ABSTRACT

In considering the question of the consciousness of children my thoughts immediately return to 1978, to a conversation I had with a twelve-year-oldboy. Still vivid, it encapsulates the essence of my enquiry. I had got to know the boy whilst doing fieldwork in the north of England. That day, as ever, he was bragging before his friends of recent escapades, bemoaning, in passing, the restrictions which age placed upon his everyday activities: not being allowed to smoke or drink, being too young to do this, too old for that. Perplexed and seemingly exasperated, the boy suddenly demanded of me: when are you an adult? As an adult, I could give no sensible reply. Age alone would have been of little help: sure, he could vote at eighteen but with local unemployment figures high and on the increase would he, in the eyes of those who mattered, yet be a man?

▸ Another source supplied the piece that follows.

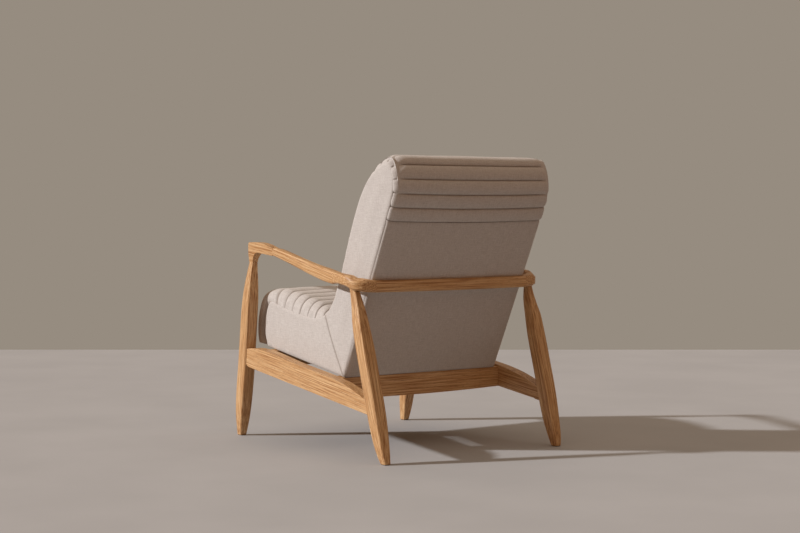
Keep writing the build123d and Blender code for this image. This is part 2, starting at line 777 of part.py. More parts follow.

At sixteen he could buy cigarettes; that he already did. At eighteen he might drink in the village pubs and clubs, but in the years till he reached that age he would certainly be practising. He would leave school at sixteen and, inevitably, swop one training ground for another in the guise of the then much despised YTS (Youth Training Scheme). Chickening out I dodged the question. Some fifteen years later the epistemological frame of his enquiry remains central for me, if not for him. He has no doubt found out, by now, what it means to be an adult. I, on the other hand, am still asking what it might mean to be a child. Through the course of this chapter I shall be attempting, at last, some kind of reply.